Intervention de Jean-Claude Ameisen

Réunion du 21 mai 2013 à 17h30
Office parlementaire d'évaluation des choix scientifiques et technologiques

Jean-Claude Ameisen, président du CCNE :

L'AMP ne confère pas de droit à l'enfant. Le cadre actuel de l'AMP répond à un désir d'enfant qui ne peut être satisfait. Dès lors que le législateur a demandé que l'homme et la femme apportent la preuve qu'ils vivent déjà ensemble, il est évident que l'intérêt est dirigé non pas sur le couple, mais sur le futur enfant, dont l'intérêt est ainsi pris indirectement en compte.

Les questions à propos de l'impact des techniques sur l'intérêt de l'enfant en cas d'autoconservation ou d'ICSI se posent autant dans les indications médicales actuelles de l'AMP que dans le cadre d'une future loi sur la famille.

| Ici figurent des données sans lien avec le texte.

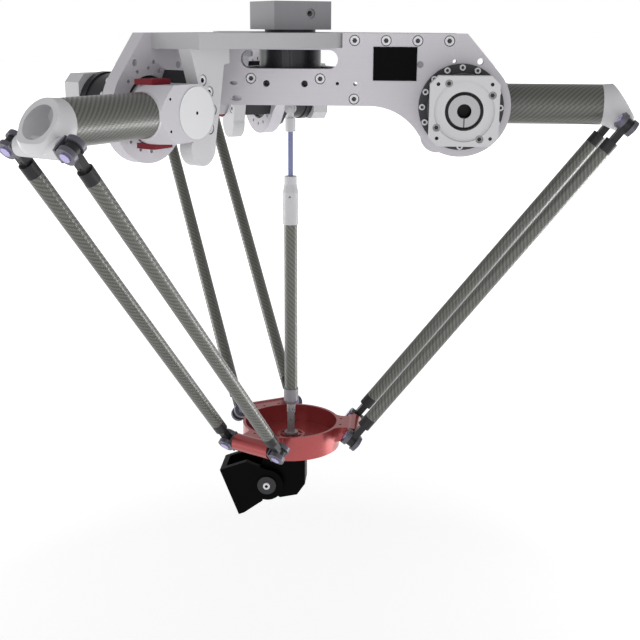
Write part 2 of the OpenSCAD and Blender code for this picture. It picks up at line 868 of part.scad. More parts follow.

C'est l'occasion de les revisiter. Lorsqu'il y a deux ans et demi, le Comité a émis un avis sur la recherche concernant les cellules d'origine embryonnaire humaine et l'embryon, il lui était apparu qu'une question importante – qui était une exception à la création d'embryons à visée de recherche – toucherait aux recherches indispensables sur les embryons, lorsqu'on modifie des techniques d'AMP de telle manière que la vie de l'enfant à naître ne soit pas mise en danger. Le fait de ne pas pouvoir effectuer certaines recherches est une façon de ne pas vérifier l'innocuité des techniques mises au point sur l'enfant qui est né. Ces questions se posent en amont de l'AMP et dans le cadre même de l'AMP. Ainsi l'ICSI a été mise au point et pratiquée sans recherche préalable avant que des enfants ne soient nés, ce qui pose problème.

Si on imagine des indications d'AMP pour femmes seules ou pour les couples de femmes, il s'agirait d'indications techniques très anciennes et très simples, à savoir l'insémination artificielle avec donneur, et non nécessairement la fécondation in vitro. Certains estiment, à tort, que la simplicité de ces techniques ne nécessite pas forcément l'intervention de la médecine, alors que celle-ci reste indispensable pour des raisons de sécurité et de régulation

Faut-il distinguer l'AMP en fonction des techniques utilisées ? Ne serait-ce pas plus pertinent de procéder en fonction des problèmes traités. Le maintien de la notion générale d'AMP paraît appropriée, parce qu'elle recouvre, comme beaucoup de termes médicaux, un champ d'application. Donner des noms différents et traiter ces questions dans des chapitres différents, n'apparaît pas opportun parce que les indications de l'AMP ont une base commune, celle de permettre une procréation. Le diagnostic préimplantatoire est traité à part, parce que la visée et non la technique est différente. Il ne s'agit pas d'une AMP remédiant à une infertilité médicale, mais d'une AMP visant à prévenir la transmission d'une maladie particulièrement grave et incurable. L'indication différente nécessite le recours à une autre notion

À l'initiative de la Commission d'éthique du Québec, de grandes discussions publiques sur la fin de vie se sont déroulées. À la suite de quoi les indications sociétales de l'AMP ont été introduites dans la loi québécoise sans grand émoi public. Or il est apparu rétrospectivement qu'aujourd'hui, au Québec, les indications sociétales représentent l'immense majorité des indications de l'AMP qui n'est donc pas l'extension d'une indication médicale à une indication sociétale, l'infertilité étant rare chez les couples hétérosexuels, alors que pour les couples homosexuels, l'AMP représente le seul recours.

La chirurgie reconstructive devenue la chirurgie esthétique a connu la même évolution, aujourd'hui, la majorité des actes de chirurgie reconstructive relève de la chirurgie esthétique pour convenance personnelle. Lorsqu'on ouvre des indications, on assiste à des changements assez profonds dans la manière dont est ressentie et appliquée une technique médicale.

Le recours par des femmes seules ou par des couples de femmes à l'AMP exigerait que l'on réfléchisse de nouveau à l'anonymat des dons de gamètes.